Äthiopien: Die Frauen des Dorfes können nun Wasser am neu gebauten Brunnen holen und ersparen sich weite Fußwege.

MERIAM: vorausschauende humanitäre Hilfe

Warum hungern Menschen? Die Antworten auf diese einfache Frage werden zunehmend komplexer. Verschiedene Faktoren wie Vertreibung, Katastrophen und der Klimawandel verschärfen humanitäre Krisen. In unserer evidenzbasierten Projektarbeit gehen wir der Frage nach, wie wir mit innovativen Ansätzen und Methoden möglichst viele Menschen vor Hunger und Not schützen können. Dazu gehört auch die Entwicklung neuartiger Ansätze, um die Gefahr von Hungerkrisen frühzeitig erkennen und lindern zu können. Eines unserer Projekte heißt MERIAM (Modelling Early Risk Indicators to Anticipate Malnutrition), die deutsche Übersetzung lautet: Modellierung von Frühwarnindikatoren zur Voraussicht von Mangelernährung.
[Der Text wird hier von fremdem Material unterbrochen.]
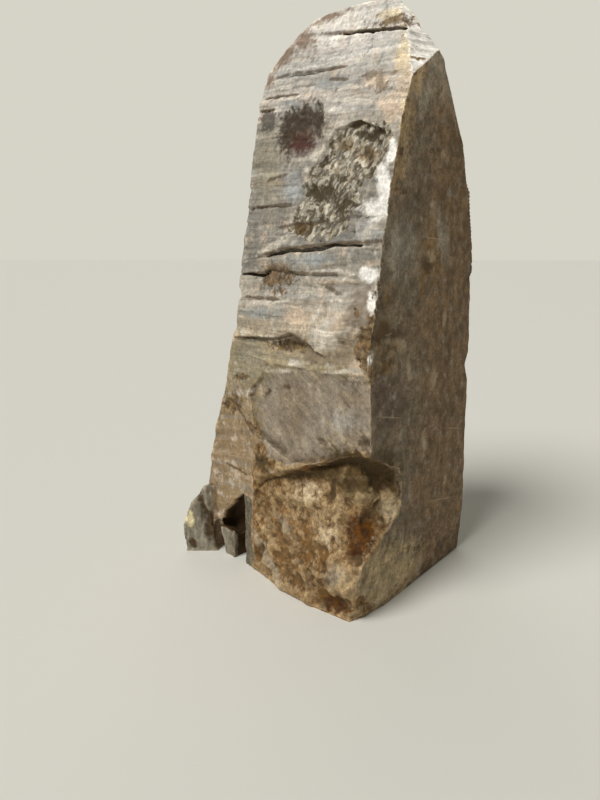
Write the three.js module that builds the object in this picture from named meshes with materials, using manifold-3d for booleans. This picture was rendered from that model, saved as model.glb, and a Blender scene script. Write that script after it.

Bedarf für humanitäre Hilfe steigt

In den vergangenen Jahren ist die Zahl der Menschen, die humanitäre Hilfe benötigen, rasant gestiegen. Schätzungen der Vereinten Nationen zufolge benötigen derzeit rund 300 Millionen Menschen humanitäre Hilfe. Unter anderem sind 258 Millionen Menschen von akutem Hunger bedroht. Wegen fehlender finanzieller Mittel oder zu langwieriger Planungsprozesse von humanitären Organisationen kommt die Unterstützung jedoch lange nicht bei allen betroffenen Menschen an.

Äthiopien: Eine Frau steht neben ihrem durstigen Rind. Die Dürre lässt Wasserquellen versiegen und entzieht den Gemeinschaften die Lebensgrundlagen.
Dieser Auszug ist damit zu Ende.